И уже никто не садился на гитару верхом, я теперь бдительно следила за этим.

Много лет прошло с той поры, молодой, вечно голодной и очень счастливой.
Теперь в моей квартире живут три гитары. В цветных корпусах, покрытых глянцем лака.
Одну беру с собой в поездки - посидеть у костра с ребятами. У них тоже свои гитары, получается ансамбль.
Другая служит дома, если приходят гости и хочется тряхнуть стариной - тогда снова звучит Антонов, или Есенин, или раскудрявая цыганщина, городские романсы, авторская песня.
Дорогие мои старики.
Я несла свою беду.
Старый клен стучит в стекло.
Третья, убранная в прочный кофр, самая дорогая, самая звучная, ездит со мной на творческие вечера и конкурсы.
Эх, тогда бы мне их, хотя бы одну из трех, в те дни, когда жить, дышать не могла без гитарной песни.
Сейчас редко берусь.
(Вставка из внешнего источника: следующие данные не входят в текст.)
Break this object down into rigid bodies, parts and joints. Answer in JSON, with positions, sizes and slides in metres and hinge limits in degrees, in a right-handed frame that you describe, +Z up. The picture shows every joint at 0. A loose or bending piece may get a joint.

Не та прыть.
Да и перманентный гелиевый маникюр мешает -  твердые ногти упираются в дерево ладов, мешая прижать пальцы, как следует и звук получается ущербный, нечистый.
С грустью смотрю на свой музыкальный салон - гитары и пианино, стираю пыль раз в неделю, а музыка звучит все реже...
От музыки отвыкаю, слишком много кругом возможностей слушать - караоке, умные музыкальные колонки, телефоны, напичканные музыкальными темами...
Я не изменяю музыке, нет, конечно...
Но, нет - нет, да и взгрустнется при воспоминании о безвозвратной поре. Которая, как и та музыка, уже не вернется.
Где он, Антонов?
Стас Намин? Макаревич?
Сменилась эпоха, кумиры другие. Кумиры, которым не нужен смысл в песне и то тепло, которое могла подарить людям обыкновенная гитара.
Остается сожалеть.
Обо всем, что осталось где-то в невозвратном далеке.